I recalled this girl once complimenting me on an awful pair of Candie’s sneakers I owned (they were yellow, red, and orange; I wore them with the Miss Sixty pants). I thought she was being cruel. But it occurred to me that in being broke, cheap, or both, I had found a sort of freedom that wasn’t forced on girls who had the bankroll to dress “normal.” My classmate and I had both used whatever resources we had to fit in, our images shaped by the choices we were able to make. And my choices — made with the goal of disappearing — had made me stand out, instead. I wouldn’t have loved knowing that in high school, but hearing it years later, from someone I’d envied, made me proud. I felt like I hadn’t been wearing clothes, but the entirety of my upbringing — and that wasn’t a bad thing.

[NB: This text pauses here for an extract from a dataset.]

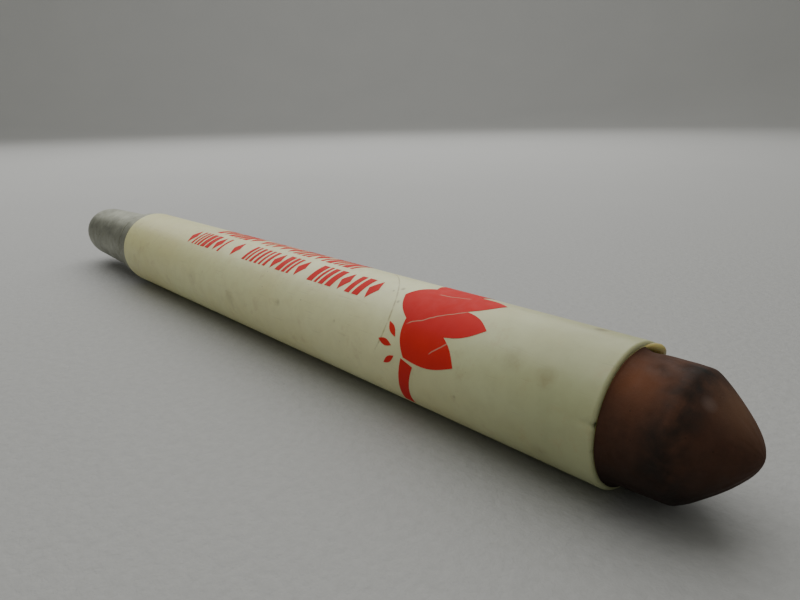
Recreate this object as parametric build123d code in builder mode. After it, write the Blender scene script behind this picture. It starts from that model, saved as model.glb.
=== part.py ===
from build123d import *

import os
from math import atan2, cos, radians, sin, tan

# Bullet pencil, closed: a printed plastic tube with an eraser cemented into one end and a reversible
# metal bullet in the other, which carries a short wood-cased pencil stub point-first inside the tube.
#
# The tube's centre line runs along X and the tube rests on Z = 0. The eraser points to +X, the bullet to
# -X, and X = 0 is the middle of the whole closed pencil. All sizes are in millimetres.

# Tube
barrel_radius = 4.75
barrel_wall = 0.61
barrel_length = 70.5
rim_round = 0.22
mouth_chamfer = 0.15

# Eraser: a plug in the tube, a flare that bulges over the tube's end wall, a neck and a blunt cone
plug_depth = 9.5
flare_overhang = 0.33
flare_length = 0.9
neck_length = 2.62
neck_swell = 0.13
neck_taper = 0.06
shoulder_run = 0.53
shoulder_fall = 0.21
cone_length = 3.73
tip_bluntness = 1.38
plug_chamfer = 0.4

# Cement: a film round the plug and under the flare, squeezed out in a crescent on one side
cement_film = 0.12
crescent_height = 0.45
crescent_spill = 0.24
crescent_direction = 28.0  # degrees from the top towards +Y

# Bullet: one drawn shell with a dome, a rolled groove, a stop bead and a split skirt
sheet = 0.35
skirt_clearance = 0.06
skirt_length = 12.0
bead_width = 2.4
bead_inset = 0.25
bead_round = 0.5
seat_round = 0.18
groove_width = 1.3
groove_depth = 0.42
groove_round = 0.22
nose_clearance = 0.15
nose_body_length = 12.95
nose_taper = 0.39
nose_round = 0.12
dome_length = 5.6
dome_tip_radius = 2.4
slit_pairs = 2
slit_width = 0.5
slit_length = 8.0
stop_gap = 0.05

# Pencil stub: a lead between two glued casing halves
stub_clearance = 0.05
stub_length = 48.5
lead_radius = 1.1
point_half_angle = 12.0
lead_flat_radius = 0.2
butt_gap = 0.1

# Radii that follow from the fits
bore_radius = barrel_radius - barrel_wall
plug_radius = bore_radius - cement_film
flare_radius = bore_radius + flare_overhang
neck_radius = plug_radius + neck_swell
shoulder_radius = neck_radius - neck_taper
skirt_radius = bore_radius - skirt_clearance
bead_radius = barrel_radius - bead_inset
nose_radius = bore_radius - nose_clearance
groove_radius = nose_radius - groove_depth
dome_radius = nose_radius - nose_taper
stub_radius = skirt_radius - sheet - stub_clearance

# Lengths along the centre line that follow from the shapes
eraser_reach = cement_film + flare_length + neck_length + cone_length
bullet_reach = stop_gap + bead_width + groove_width + nose_body_length + dome_length
overall_length = eraser_reach + barrel_length + bullet_reach

# Places along X
eraser_tip_x = overall_length / 2
rim_x = eraser_tip_x - eraser_reach
mouth_x = rim_x - barrel_length
plug_end_x = rim_x - plug_depth
seat_x = rim_x + cement_film
neck_x = seat_x + flare_length
shoulder_x = neck_x + neck_length
bead_x = mouth_x - stop_gap
groove_x = bead_x - bead_width
nose_x = groove_x - groove_width
dome_x = nose_x - nose_body_length
bullet_tip_x = dome_x - dome_length
skirt_end_x = mouth_x + skirt_length
butt_x = groove_x + sheet + butt_gap
point_x = butt_x + stub_length
casing_end_x = point_x - (lead_radius - lead_flat_radius) / tan(radians(point_half_angle))
sharpened_x = casing_end_x - (stub_radius - lead_radius) / tan(radians(point_half_angle))

# Profiles are drawn in the plane of the centre line: local X runs along it, local Y is the radius
lengthwise = Plane(origin=(0, 0, barrel_radius), x_dir=(1, 0, 0), z_dir=(0, -1, 0))
centre_line = Axis((0, 0, barrel_radius), (1, 0, 0))


def across(x):
    """The plane square to the centre line at x: local X is world Y, local Y is up."""
    return Plane(origin=(x, 0, barrel_radius), x_dir=(0, 1, 0), z_dir=(1, 0, 0))


def within(radius, step):
    """A corner radius, kept small enough for two of them to share a step of this height."""
    return min(radius, 0.48 * step)


def circles_of(part, radius):
    """The round edges of a part that have this radius."""
    return part.edges().filter_by(GeomType.CIRCLE).filter_by(lambda edge: abs(edge.radius - radius) < 1e-6)


# The tube: both ends cut square, their outer corners worn round, the bore eased where the bullet goes in
with BuildPart() as barrel:
    with BuildSketch(across(mouth_x)):
        Circle(barrel_radius)
        Circle(bore_radius, mode=Mode.SUBTRACT)
    extrude(amount=barrel_length)
    fillet(circles_of(barrel, barrel_radius), rim_round)
    mouth = circles_of(barrel, bore_radius).sort_by(Axis.X)[0]
    chamfer(mouth, within(mouth_chamfer, barrel_wall - rim_round))
barrel.part.label = "barrel"

# The eraser: moulded round, with a full-sided cone that ends square to the centre line
with BuildPart() as eraser:
    with BuildSketch(lengthwise):
        with BuildLine():
            Polyline((eraser_tip_x, 0), (plug_end_x, 0), (plug_end_x, plug_radius), (seat_x, plug_radius),
                     (seat_x, flare_radius))
            Bezier((seat_x, flare_radius), (seat_x + flare_length / 3, neck_radius), (neck_x, neck_radius))
            Line((neck_x, neck_radius), (shoulder_x, shoulder_radius))
            Bezier((shoulder_x, shoulder_radius),
                   (shoulder_x + shoulder_run, shoulder_radius - shoulder_fall),
                   (eraser_tip_x, tip_bluntness), (eraser_tip_x, 0))
        make_face()
    revolve(axis=centre_line)
    chamfer(circles_of(eraser, plug_radius).sort_by(Axis.X)[0], plug_chamfer)
eraser.part.label = "eraser"

# The cement: sleeve, washer under the flare and the crescent outside it
with BuildPart() as eraser_cement:
    with BuildSketch(across(plug_end_x + plug_chamfer)):
        Circle(bore_radius)
        Circle(plug_radius, mode=Mode.SUBTRACT)
    extrude(amount=plug_depth - plug_chamfer)
    with BuildSketch(across(rim_x)):
        Circle(flare_radius)
        Circle(plug_radius, mode=Mode.SUBTRACT)
    extrude(amount=cement_film)
    with BuildSketch(across(rim_x)):
        with Locations((crescent_spill * sin(radians(crescent_direction)),
                        crescent_spill * cos(radians(crescent_direction)))):
            Circle(flare_radius)
        Circle(flare_radius, mode=Mode.SUBTRACT)
    extrude(amount=crescent_height)
eraser_cement.part.label = "eraser_cement"


def bullet_outline(inset):
    """The bullet's face from its domed tip to its skirt, moved inwards and closed along the centre line."""
    dome_end_radius = dome_radius - inset
    ball_radius = dome_tip_radius - inset
    ball_x = bullet_tip_x + dome_tip_radius
    # The dome's long side is an arc that touches both the taper's end and the ball at the tip
    side_radius = ((dome_x - ball_x) ** 2 + dome_end_radius ** 2 - ball_radius ** 2) \
        / (2 * (dome_end_radius - ball_radius))
    drop = side_radius - dome_end_radius
    lean = atan2(drop, dome_x - ball_x)
    join = (ball_x - ball_radius * cos(lean), ball_radius * sin(lean))
    with BuildLine() as outline:
        TangentArc((bullet_tip_x + inset, 0), join, tangent=(0, 1))
        TangentArc((dome_x, dome_end_radius), join, tangent=(-1, 0))
        FilletPolyline(
            (dome_x, dome_end_radius),
            (nose_x - inset, nose_radius - inset),
            (nose_x - inset, groove_radius - inset),
            (groove_x + inset, groove_radius - inset),
            (groove_x + inset, bead_radius - inset),
            (bead_x - inset, bead_radius - inset),
            (bead_x - inset, skirt_radius - inset),
            (skirt_end_x, skirt_radius - inset),
            radius=(
                within(nose_round, nose_radius - groove_radius),
                within(groove_round, nose_radius - groove_radius),
                within(groove_round, bead_radius - groove_radius),
                within(bead_round, bead_radius - groove_radius),
                within(seat_round, bead_radius - skirt_radius),
                within(seat_round, bead_radius - skirt_radius),
            ),
        )
        Polyline((skirt_end_x, skirt_radius - inset), (skirt_end_x, 0), (bullet_tip_x + inset, 0))
    return outline.edges()


# The bullet: its outline turned at the sheet's outer face, less the same outline set in by the sheet
with BuildPart() as bullet_nose:
    with BuildSketch(lengthwise):
        make_face(bullet_outline(0))
    revolve(axis=centre_line)
    with BuildSketch(lengthwise):
        make_face(bullet_outline(sheet))
    revolve(axis=centre_line, mode=Mode.SUBTRACT)
    with BuildSketch(across(skirt_end_x)):
        with PolarLocations(0, slit_pairs, angular_range=180, endpoint=False):
            SlotOverall(2 * barrel_radius, slit_width)
    extrude(amount=-slit_length, mode=Mode.SUBTRACT)
bullet_nose.part.label = "bullet_nose"

# The pencil stub: a bored cedar casing in two glued halves round one lead
halves = {"stub_casing_upper": Keep.TOP, "stub_casing_lower": Keep.BOTTOM}
casings = []
for name, side in halves.items():
    with BuildPart() as casing:
        with BuildSketch(lengthwise):
            Polygon((butt_x, lead_radius), (butt_x, stub_radius), (sharpened_x, stub_radius),
                    (casing_end_x, lead_radius), align=None)
        revolve(axis=centre_line)
        split(bisect_by=Plane.XY.offset(barrel_radius), keep=side)
    casing.part.label = name
    casings.append(casing)

with BuildPart() as stub_lead:
    with BuildSketch(lengthwise):
        Polygon((butt_x, 0), (butt_x, lead_radius), (casing_end_x, lead_radius),
                (point_x, lead_flat_radius), (point_x, 0), align=None)
    revolve(axis=centre_line)
stub_lead.part.label = "stub_lead"

os.makedirs("parts", exist_ok=True)
for piece in (barrel, eraser, eraser_cement, bullet_nose, *casings, stub_lead):
    export_step(piece.part, f"parts/{piece.part.label}.step")
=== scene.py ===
"""Looks of the bullet pencil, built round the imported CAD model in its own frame.

Sizes are in millimetres until place() turns them into metres. A point on the pencil is given by x
along the centre line, an angle and a radius. The angle is 0 on the -Y side, 90 at the top and 180 on
the +Y side.
"""

import functools
import math
import random

import bmesh
import bpy
from mathutils import Euler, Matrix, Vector, noise


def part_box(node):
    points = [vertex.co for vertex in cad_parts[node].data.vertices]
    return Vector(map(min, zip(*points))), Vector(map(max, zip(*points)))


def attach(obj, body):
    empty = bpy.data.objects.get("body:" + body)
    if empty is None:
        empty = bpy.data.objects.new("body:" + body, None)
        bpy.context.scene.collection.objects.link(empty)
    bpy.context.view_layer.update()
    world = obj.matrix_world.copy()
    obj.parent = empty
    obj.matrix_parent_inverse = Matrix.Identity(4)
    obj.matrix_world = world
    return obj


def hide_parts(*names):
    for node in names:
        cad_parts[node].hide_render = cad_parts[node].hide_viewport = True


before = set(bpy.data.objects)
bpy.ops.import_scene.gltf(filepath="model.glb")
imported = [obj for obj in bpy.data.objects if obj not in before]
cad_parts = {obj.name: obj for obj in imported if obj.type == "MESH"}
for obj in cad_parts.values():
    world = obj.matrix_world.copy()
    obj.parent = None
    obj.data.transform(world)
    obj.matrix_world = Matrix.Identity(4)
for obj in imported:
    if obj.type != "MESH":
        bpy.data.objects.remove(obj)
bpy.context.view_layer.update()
random.seed(7)

MM = 0.001

# ---------------------------------------------------------------- sizes from the frame
barrel_low, barrel_high = (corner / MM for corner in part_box("barrel"))
eraser_low, eraser_high = (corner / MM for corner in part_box("eraser"))
bullet_low, bullet_high = (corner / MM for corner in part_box("bullet_nose"))
casing_low, casing_high = (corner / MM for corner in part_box("stub_casing_upper"))
lead_low, lead_high = (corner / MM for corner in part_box("stub_lead"))
BARREL_R = (barrel_high.z - barrel_low.z) / 2
AXIS_Z = barrel_low.z + BARREL_R
MOUTH_X = barrel_low.x
RIM_X = barrel_high.x
FLARE_R = (eraser_high.z - eraser_low.z) / 2
BEAD_R = (bullet_high.z - bullet_low.z) / 2
STUB_R = (casing_high.y - casing_low.y) / 2
LEAD_R = (lead_high.z - lead_low.z) / 2
POINT_ANGLE = math.radians(12)
SHARPENED_X = casing_high.x - (STUB_R - LEAD_R) / math.tan(POINT_ANGLE)

# ---------------------------------------------------------------- sizes of the fine shapes
WALL = 0.61
BORE_R = BARREL_R - WALL
RIM_ROUND = 0.22
FILM = 0.12
PLUG_R = BORE_R - FILM
NECK_R = PLUG_R + 0.13
SHOULDER_R = NECK_R - 0.06
PLUG_BEVEL = 0.4
SEAT_GAP = 0.015
FLARE_LENGTH = 1.0
FLARE_EDGE = 0.06
CONE_LENGTH = 3.73
CONE_PULL = (0.53, -0.21)  # from the shoulder to the curve's next control point, in x and radius
CONE_BLUNTNESS = 1.38  # radius of the control point square above the tip
LIP_HEIGHT = 0.37
LIP_WIDTH = 0.36
SHEET = 0.35
SKIRT_R = BORE_R - 0.06
NOSE_R = BORE_R - 0.15
GROOVE_R = NOSE_R - 0.42
BEAD_WIDTH = 2.4
GROOVE_WIDTH = 1.3
DOME_R = NOSE_R - 0.39
DOME_LENGTH = 5.6
TIP_BALL_R = 2.4
SLIT_WIDTH = 0.5
SLIT_LENGTH = 8.0
INK = 0.02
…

My style was never a conscious decision. I’d actually call it a capitalist-nightmare accident. But appreciating the funky things, the bright things — it wouldn’t have happened if I’d been able to dress like everyone else. It was born out of years of begging, of second-besting, of looking at price tags and labels before sizes or design. It’s not just a style, it’s a lifestyle; one that, for better or worse, I wear on my sleeve. Ten years later, I still gravitate towards the sales rack, to whatever sticks out or doesn’t belong. Only now, I don’t do it with shame. I do it while thinking about the admiration of my classmate or the way my mom managed to shine despite a label-free existence. I do it thinking maybe I’d be the first one to jump off the bridge: a blaze of orange and teal in my wake, Mom yelling down, “Those sneakers don’t even match anything!” And me responding, “Exactly!”